- **Objective**:
Your task is to reproduce word for word the lines running from the line containing "What bpy script" to the line containing "life candle holder.", inclusive. Nothing else belongs in the answer.

- **Entries provided**:
++++

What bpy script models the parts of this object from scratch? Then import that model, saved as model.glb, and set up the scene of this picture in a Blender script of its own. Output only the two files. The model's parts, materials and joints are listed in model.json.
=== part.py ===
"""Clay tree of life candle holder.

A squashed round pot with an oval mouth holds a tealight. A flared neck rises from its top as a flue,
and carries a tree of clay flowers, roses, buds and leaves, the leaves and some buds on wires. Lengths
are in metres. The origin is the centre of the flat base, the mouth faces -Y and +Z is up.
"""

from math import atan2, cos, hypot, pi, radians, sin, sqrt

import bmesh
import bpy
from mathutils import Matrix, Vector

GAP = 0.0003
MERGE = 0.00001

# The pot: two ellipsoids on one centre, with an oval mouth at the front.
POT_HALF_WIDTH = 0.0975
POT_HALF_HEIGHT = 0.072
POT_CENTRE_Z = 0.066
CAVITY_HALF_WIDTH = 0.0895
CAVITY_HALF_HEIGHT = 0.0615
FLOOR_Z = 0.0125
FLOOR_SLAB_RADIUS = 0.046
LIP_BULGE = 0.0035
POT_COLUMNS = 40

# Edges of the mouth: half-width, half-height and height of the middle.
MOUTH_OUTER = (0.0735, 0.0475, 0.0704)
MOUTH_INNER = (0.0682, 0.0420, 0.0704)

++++

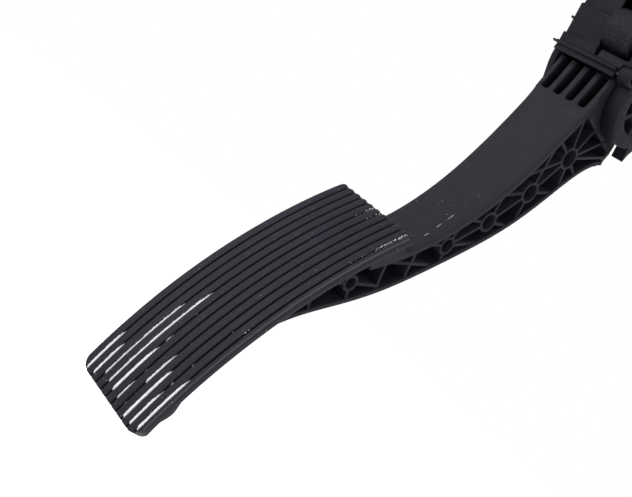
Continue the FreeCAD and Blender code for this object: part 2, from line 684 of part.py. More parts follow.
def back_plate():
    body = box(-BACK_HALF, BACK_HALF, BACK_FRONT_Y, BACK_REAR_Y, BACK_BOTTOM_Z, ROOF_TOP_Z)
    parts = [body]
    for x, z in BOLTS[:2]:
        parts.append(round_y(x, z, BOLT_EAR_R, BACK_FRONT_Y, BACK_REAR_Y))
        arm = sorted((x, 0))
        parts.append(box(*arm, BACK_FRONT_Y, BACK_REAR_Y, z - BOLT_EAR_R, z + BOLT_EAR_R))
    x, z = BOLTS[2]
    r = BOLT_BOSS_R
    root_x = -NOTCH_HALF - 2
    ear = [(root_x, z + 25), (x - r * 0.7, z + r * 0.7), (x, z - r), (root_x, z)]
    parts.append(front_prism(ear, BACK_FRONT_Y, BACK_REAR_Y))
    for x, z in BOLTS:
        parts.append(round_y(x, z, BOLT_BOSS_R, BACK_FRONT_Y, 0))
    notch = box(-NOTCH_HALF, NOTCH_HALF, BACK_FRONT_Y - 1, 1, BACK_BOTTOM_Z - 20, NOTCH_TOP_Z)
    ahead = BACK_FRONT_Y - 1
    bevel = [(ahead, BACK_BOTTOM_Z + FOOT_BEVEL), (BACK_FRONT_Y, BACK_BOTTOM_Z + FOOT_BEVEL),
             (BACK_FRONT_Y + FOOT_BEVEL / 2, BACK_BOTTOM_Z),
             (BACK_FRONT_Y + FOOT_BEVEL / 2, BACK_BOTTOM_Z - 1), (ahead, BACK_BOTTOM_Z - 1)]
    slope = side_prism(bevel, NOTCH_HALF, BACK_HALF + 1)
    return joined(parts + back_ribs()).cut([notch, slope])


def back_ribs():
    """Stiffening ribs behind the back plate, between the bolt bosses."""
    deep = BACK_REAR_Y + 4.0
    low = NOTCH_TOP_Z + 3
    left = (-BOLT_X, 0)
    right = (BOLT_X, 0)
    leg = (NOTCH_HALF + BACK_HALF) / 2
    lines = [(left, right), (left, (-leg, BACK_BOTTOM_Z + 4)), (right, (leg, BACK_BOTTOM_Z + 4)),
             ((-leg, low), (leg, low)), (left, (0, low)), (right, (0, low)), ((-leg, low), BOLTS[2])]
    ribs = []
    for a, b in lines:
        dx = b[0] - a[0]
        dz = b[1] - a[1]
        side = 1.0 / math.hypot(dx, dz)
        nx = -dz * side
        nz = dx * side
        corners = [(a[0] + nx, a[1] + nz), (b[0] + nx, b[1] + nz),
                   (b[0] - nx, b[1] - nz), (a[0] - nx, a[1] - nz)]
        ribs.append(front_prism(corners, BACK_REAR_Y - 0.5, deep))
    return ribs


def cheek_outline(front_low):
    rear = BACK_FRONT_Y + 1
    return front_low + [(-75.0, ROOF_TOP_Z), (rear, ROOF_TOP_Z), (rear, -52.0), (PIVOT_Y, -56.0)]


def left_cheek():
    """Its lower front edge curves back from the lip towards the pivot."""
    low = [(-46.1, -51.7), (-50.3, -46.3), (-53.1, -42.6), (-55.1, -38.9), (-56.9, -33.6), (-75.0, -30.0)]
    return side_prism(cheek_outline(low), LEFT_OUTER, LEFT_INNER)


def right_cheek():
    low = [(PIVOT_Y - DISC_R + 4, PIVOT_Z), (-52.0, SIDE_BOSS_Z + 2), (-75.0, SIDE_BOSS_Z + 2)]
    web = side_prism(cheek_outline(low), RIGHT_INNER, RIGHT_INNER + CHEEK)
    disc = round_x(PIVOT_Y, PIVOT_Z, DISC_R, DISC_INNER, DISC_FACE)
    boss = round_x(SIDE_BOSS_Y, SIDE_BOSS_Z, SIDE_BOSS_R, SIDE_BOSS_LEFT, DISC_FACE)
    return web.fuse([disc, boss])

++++

- **Answer to this task**:
What bpy script models the parts of this object from scratch? Then import that model, saved as model.glb, and set up the scene of this picture in a Blender script of its own. Output only the two files. The model's parts, materials and joints are listed in model.json.
=== part.py ===
"""Clay tree of life candle holder.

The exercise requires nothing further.